There was a chorus of affirmatives. "I came in for fallen arches, and got three internals in the first five hours," said one woman. "Then they gave me a hysterectomy, and now I'm on chemotherapy. But my fallen arches are where they always were, somewhere outside Auckland."

"I'm the cook around here, and I wandered into women's surgical with an omelette for a patient with special dietary needs. I'd hardly delivered the omelette when I was given a full internal and then I was told I had a touch of rheumatism in my shoulder. Then they put me under and I was given a liver transplant, even though I won the Gold Medal in the Liver Olympics in Seoul last year."
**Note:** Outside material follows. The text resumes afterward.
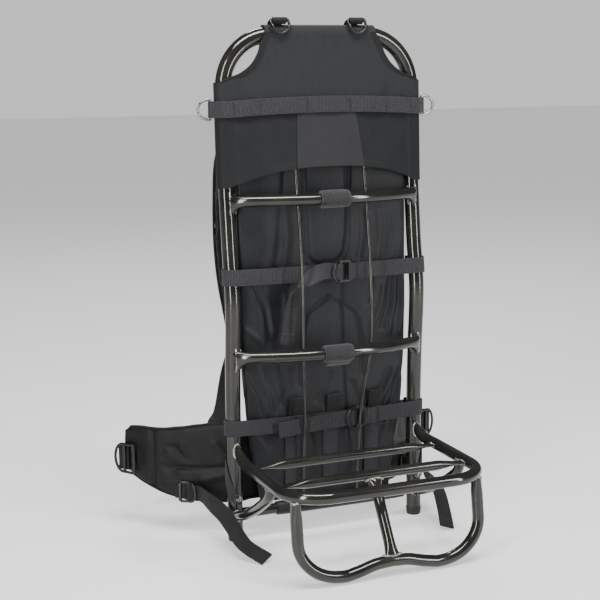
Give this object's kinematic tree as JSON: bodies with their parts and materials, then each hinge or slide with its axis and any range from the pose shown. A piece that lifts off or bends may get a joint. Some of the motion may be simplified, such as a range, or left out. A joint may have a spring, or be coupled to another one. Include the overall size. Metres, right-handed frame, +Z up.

"I've got chronic dandruff," said another woman. "Nobody's looked at my head yet. But I've had two internals, a kidney transplant and at the moment I've got my foot in plaster. I expect to have the odd amputation for gangrene quite soon now."

"You think that's bad," said another voice. "They gave me an internal when I arrived, and then they gave me a radical hysterectomy."

"What's so bad about that?"

"What's so bad about that? I came in for a prostate operation. I'm a bloke."

There was a pause. "Was". "Still, it's great to be living in the fastest growing economy in the world, in which someone like Charles Haughey can have a two million tax bill waived, isn't it?"

A long silence filled the greasy spaces between the patients, the pots and the pans.